Ramis got his start at Chicago’s famed Second City theater in the late ‘60s, where he worked alongside John Belushi, Bill Murray, Gilda Radner, John Candy, Catherine O’Hara, Joe Flaherty, Brian Doyle-Murray, and more. Ramis stuck with that group, working on The National Lampoon Radio Hour and the live show The National Lampoon Show with many of them before jumping to television as a cast member and the original head writer on beloved and long-running sketch show SCTV. Ramis was part of the show’s original cast, acting alongside Candy, Flaherty, O’Hara, Eugene Levy, Andrea Martin, and Dave Thomas, before departing after its third season and tackling the movie world.

He found success with movies quickly too, writing, directing, and/or starring in some of his generation’s most popular big-screen comedies. After co-writing hits Animal House and Meatballs and following those up by directing his first movie, Caddyshack, Ramis played deadpan sidekick to Bill Murray in Stripes and both Ghostbusters, having co-written all three movies.
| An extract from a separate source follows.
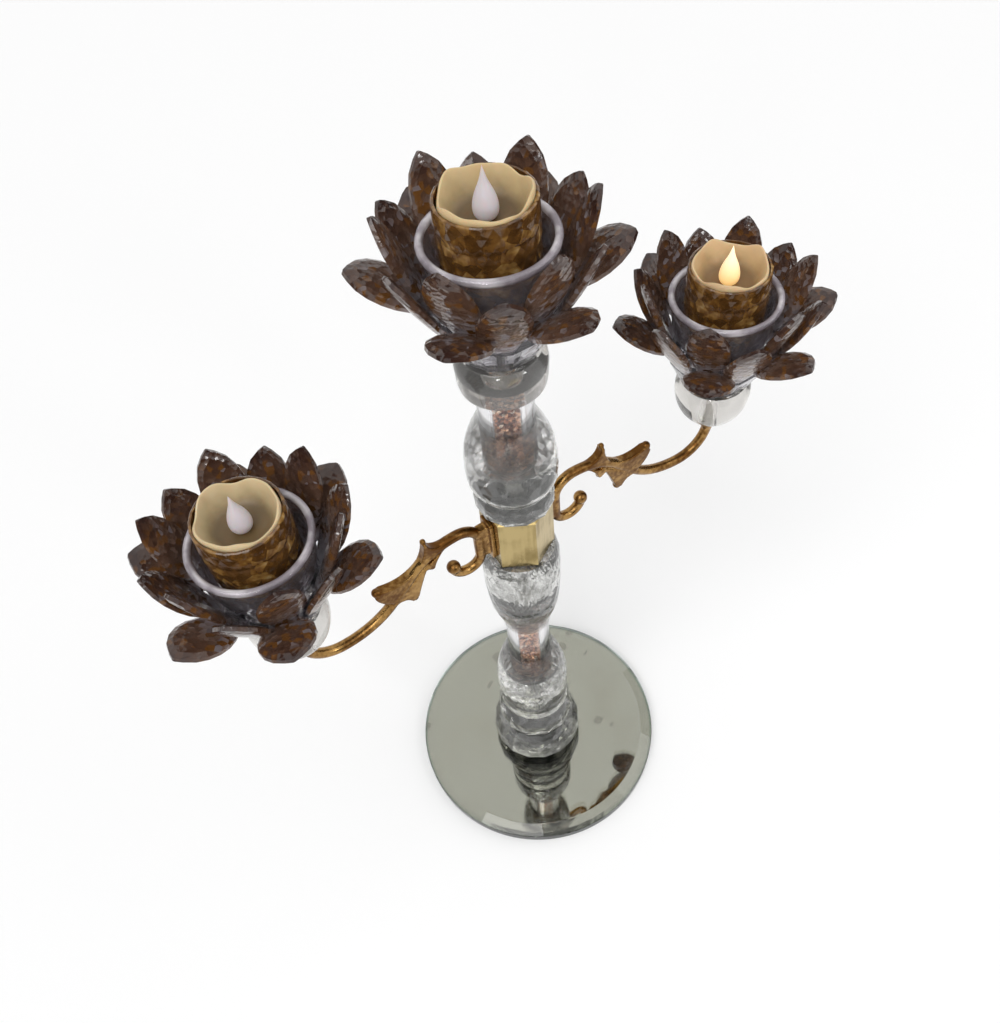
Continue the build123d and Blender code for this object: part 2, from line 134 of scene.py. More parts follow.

His performance as Egon Spengler in Ghostbusters is easily Ramis’s most notable acting role, but he continued to make big movies as a writer-director for decades. Ramis also directed the first National Lampoon’s Vacation, co-wrote and directed Groundhog DayAnalyze This, and many more, before finding success recently as a TV director, helming many of The Office’s best-known episodes. Groundhog Day, probably his greatest movie, earned him a BAFTA Award but was deserving of so much more.

In Harold Ramis’s final movie as a director, the critically-panned biblical comedy Year One, he had a cameo as Adam, the first human. I’m not sure if the cameo was an intentional winking reference to his wide sphere of influence in the comedy world, but it’s pretty accurate as you’ll see by the outpouring of memorial tweets from his colleagues and filmmakers who he influenced. Harold Ramis was the Adam of modern comedy.